_DATA SEGMENT:_
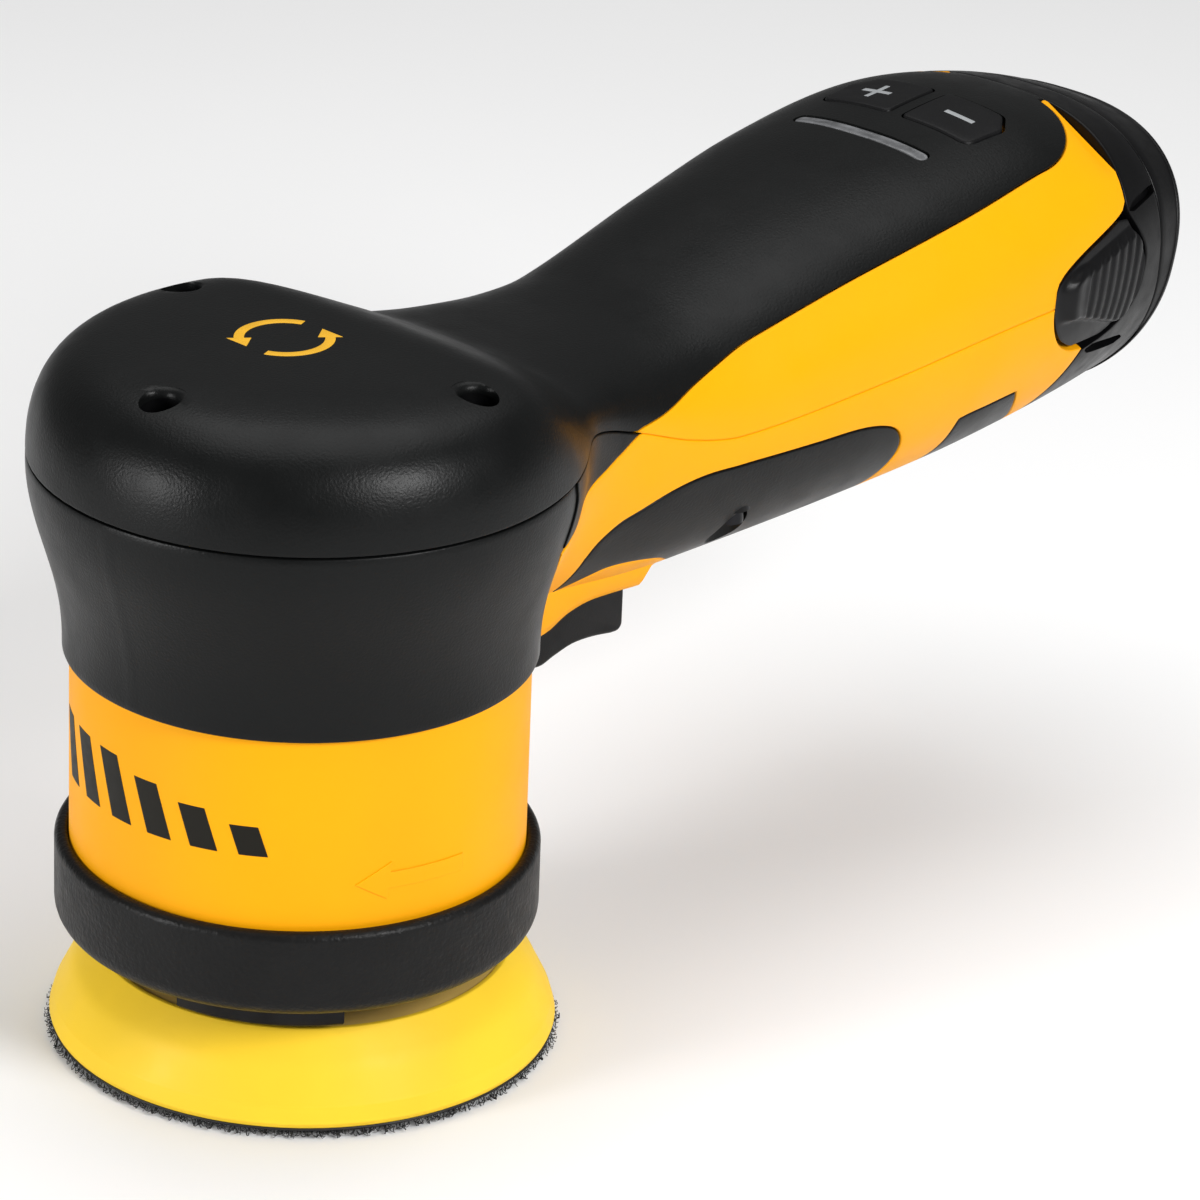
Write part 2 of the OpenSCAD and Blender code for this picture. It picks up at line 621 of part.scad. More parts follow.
// ---- battery ----
UP_ROUND = [0, 5, 9, 13, 17, 21, 26, 34, 43, 54, 66, 78, 90, 102, 114, 126, 137, 146, 154, 159, 163, 167, 171, 175, 180];
DOWN_ROUND = [175, 171, 167, 164, 162, 161, 152, 140, 126, 114, 102, 90, 78, 66, 54, 40, 28, 19, 18, 16, 13, 9, 5];
function cap_start(angle, up) = up
    ? mix(shell_end + 0.4, latch_rear, notch(angle))
    : mix(lower_end + 0.4 - lower_sweep * sin(angle), latch_rear, notch_below(angle));
// Place at which the skin passes an upright plane x
function plane_place(x, angle, up, d, s = 171, n = 5) = n == 0 ? s : let (
        p = up ? upper(s, angle, d) : lower(s, angle, d))
    plane_place(x, angle, up, d, s + x - p[0], n - 1);
function round_ring(d, place) = concat(
    [for (a = UP_ROUND) upper(place(a, true), a, d)],
    [for (a = DOWN_ROUND) lower(place(a, false), a, d)]);
function cap_ring(f, d) = round_ring(d, function (a, up) let (s = cap_start(a, up))
    s + (plane_place(cap_x, a, up, d) - s) * f);
function plane_ring(x, d) = round_ring(d, function (a, up) plane_place(x, a, up, d));
function plate_ring(s, d) = round_ring(d, function (a, up) s);
module battery_housing() {
    color("darkslategray") tube([plane_ring(cap_x - wall, wall), cap_ring(0, wall), cap_ring(0, 0),
        cap_ring(0.35, 0), cap_ring(0.7, 0), cap_ring(1, 0)],
        [cap_x - wall, 0, axis_z], [cap_x, 0, axis_z]);
}
module battery_end_plate() {
    e = battery_end;
    color("dimgray") tube([plane_ring(cap_x + 0.1, 0.2), plane_ring(cap_x + 0.5, 0), plate_ring(e - 1.2, -0.3),
        plate_ring(e - 0.4, -0.3), plate_ring(e, 1.2)], [cap_x + 0.1, 0, axis_z], [e + 0.6, 0, axis_z]);
}
module stem_outline(r) {
    for (a = [30, 150, 270]) rotate(a) translate([cell_r * 1.155, 0]) circle(r = r);
    inset = r - 0.06;
    polygon([for (a = [30, 150, 270], b = [-60, 60])
        [cell_r * 1.155 * cos(a) + inset * cos(a + b), cell_r * 1.155 * sin(a) + inset * sin(a + b)]]);
}
module along_x(x) {
    translate([x, 0, cell_z]) rotate([90, 0, 90]) children();
}
module battery_stem() {
    color("dimgray") difference() {
        along_x(stem_x) linear_extrude(stem_l) stem_outline(stem_r);
        along_x(stem_x + 1.6) linear_extrude(80) stem_outline(stem_r - 1.2);
        for (k = [-1, 0, 1]) translate([stem_x - 2, 7 * k - 1.2, 82.4]) cube([6, 2.4, 8.6]);
    }
}
module battery_cells() {
    color("steelblue") along_x(cell_x) for (a = [30, 150, 270]) rotate([0, 0, a])
        translate([cell_r * 1.155, 0, 0]) cylinder(h = cell_l, r = cell_r - 0.1);
}
module battery_contacts() {
    color("goldenrod") for (k = [-1, 0, 1]) translate([stem_x + 1.8, 7 * k - 2.2, 83.4])
        difference() {
            cube([3.6, 4.4, 7]);
            translate([-1, 1.5, -1]) cube([3, 1.4, 9]);
        }
}
// Place on a latch: its edge follows the notch a little further round, so that it clears it when pressed in
function latch_place(a, up, f) = let (q = a + (up ? press_above : press_below))
    mix((up ? end_up(q) : end_down(q)) + latch_gap, cap_start(q, up) - latch_gap, f);
function latch_point(a, up, f, d, side) = let (s = latch_place(a, up, f), b = side < 0 ? a : 180 - a)
    up ? upper(s, b, d) : lower(s, b, d);
function latch_rows(d, side) = [for (f = [0 : 0.25 : 1]) let (
        above = [for (a = [0, 4, 8, 12, 15, 18]) latch_point(a, true, f, d, side)],
        below = [for (a = [16, 14, 11, 8, 4]) latch_point(a, false, f, d, side)],
        row = concat(below, above))
    side < 0 ? row : [for (k = [len(row) - 1 : -1 : 0]) row[k]]];
module latch(side) {
    skin(latch_rows(-0.5, side), latch_rows(3, side));
}
module left_latch() {
    color("black") latch(1);
}
module right_latch() {
    color("black") latch(-1);
}
module latch_spring(side) {
    turns = 3;
    pitch = 1.1;
    color("silver") translate([149, side * 26.2, axis_z]) rotate([side * 90, 0, 0])
        for (k = [0 : turns - 1]) translate([0, 0, pitch * k]) rotate_extrude()
            translate([2.4, 0]) circle(r = 0.4, $fn = 16);
}
module left_latch_spring() {
    latch_spring(1);
}
module right_latch_spring() {
    latch_spring(-1);
}

hook_facing();
backing_pad();
pad_hub();
pad_spindle();
eccentric_shaft();
counterweight();
eccentric_bearings();
rotor_core();
rotor_magnets();
lower_bearing();
upper_bearing();
stator_core();
stator_windings();
lower_bearing_plate();
upper_bearing_bracket();
motor_sleeve();
bumper_ring();
head_skirt();
upper_shell();
upper_grip();
lower_shell();
lower_grip();
dome_screws();
handle_screws();
control_board();
board_components();
phase_wires();
battery_terminals();
button_board();
light_bar();
plus_button();
minus_button();
plus_spring();
minus_spring();
trigger_lever();
trigger_pin();
trigger_spring();
trigger_switch();
battery_housing();
battery_end_plate();
battery_stem();
battery_cells();
battery_contacts();
left_latch();
right_latch();
left_latch_spring();
right_latch_spring();
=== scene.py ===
"""Looks of the cordless polisher: shells, pad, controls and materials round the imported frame."""

import math
import random

import bmesh
import bpy
import numpy as np
from mathutils import Matrix, Vector, geometry, kdtree


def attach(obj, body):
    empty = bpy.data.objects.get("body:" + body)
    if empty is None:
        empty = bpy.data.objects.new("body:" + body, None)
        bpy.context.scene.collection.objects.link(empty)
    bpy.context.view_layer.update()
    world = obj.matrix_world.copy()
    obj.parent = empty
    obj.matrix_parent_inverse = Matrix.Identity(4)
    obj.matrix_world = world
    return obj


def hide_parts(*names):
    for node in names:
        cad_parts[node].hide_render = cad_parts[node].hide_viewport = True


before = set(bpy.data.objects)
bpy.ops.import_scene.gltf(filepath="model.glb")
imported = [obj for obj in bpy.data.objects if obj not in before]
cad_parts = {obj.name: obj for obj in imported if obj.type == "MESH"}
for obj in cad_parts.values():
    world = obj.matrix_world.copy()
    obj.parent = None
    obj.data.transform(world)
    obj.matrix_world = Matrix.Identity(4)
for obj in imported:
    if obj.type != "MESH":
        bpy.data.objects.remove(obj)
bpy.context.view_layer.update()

MM = 0.001
PER_METRE = 1000
SHARP = 38  # degrees: a sharper fold stays a hard edge
FINE = 224  # steps round the large turned pieces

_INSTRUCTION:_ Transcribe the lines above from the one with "hook_facing();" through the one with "obj.matrix_parent_inverse = Matrix.Identity(4)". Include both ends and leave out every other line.

_ANSWER TO THIS EXERCISE:_
hook_facing();
backing_pad();
pad_hub();
pad_spindle();
eccentric_shaft();
counterweight();
eccentric_bearings();
rotor_core();
rotor_magnets();
lower_bearing();
upper_bearing();
stator_core();
stator_windings();
lower_bearing_plate();
upper_bearing_bracket();
motor_sleeve();
bumper_ring();
head_skirt();
upper_shell();
upper_grip();
lower_shell();
lower_grip();
dome_screws();
handle_screws();
control_board();
board_components();
phase_wires();
battery_terminals();
button_board();
light_bar();
plus_button();
minus_button();
plus_spring();
minus_spring();
trigger_lever();
trigger_pin();
trigger_spring();
trigger_switch();
battery_housing();
battery_end_plate();
battery_stem();
battery_cells();
battery_contacts();
left_latch();
right_latch();
left_latch_spring();
right_latch_spring();
=== scene.py ===
"""Looks of the cordless polisher: shells, pad, controls and materials round the imported frame."""

import math
import random

import bmesh
import bpy
import numpy as np
from mathutils import Matrix, Vector, geometry, kdtree


def attach(obj, body):
    empty = bpy.data.objects.get("body:" + body)
    if empty is None:
        empty = bpy.data.objects.new("body:" + body, None)
        bpy.context.scene.collection.objects.link(empty)
    bpy.context.view_layer.update()
    world = obj.matrix_world.copy()
    obj.parent = empty
    obj.matrix_parent_inverse = Matrix.Identity(4)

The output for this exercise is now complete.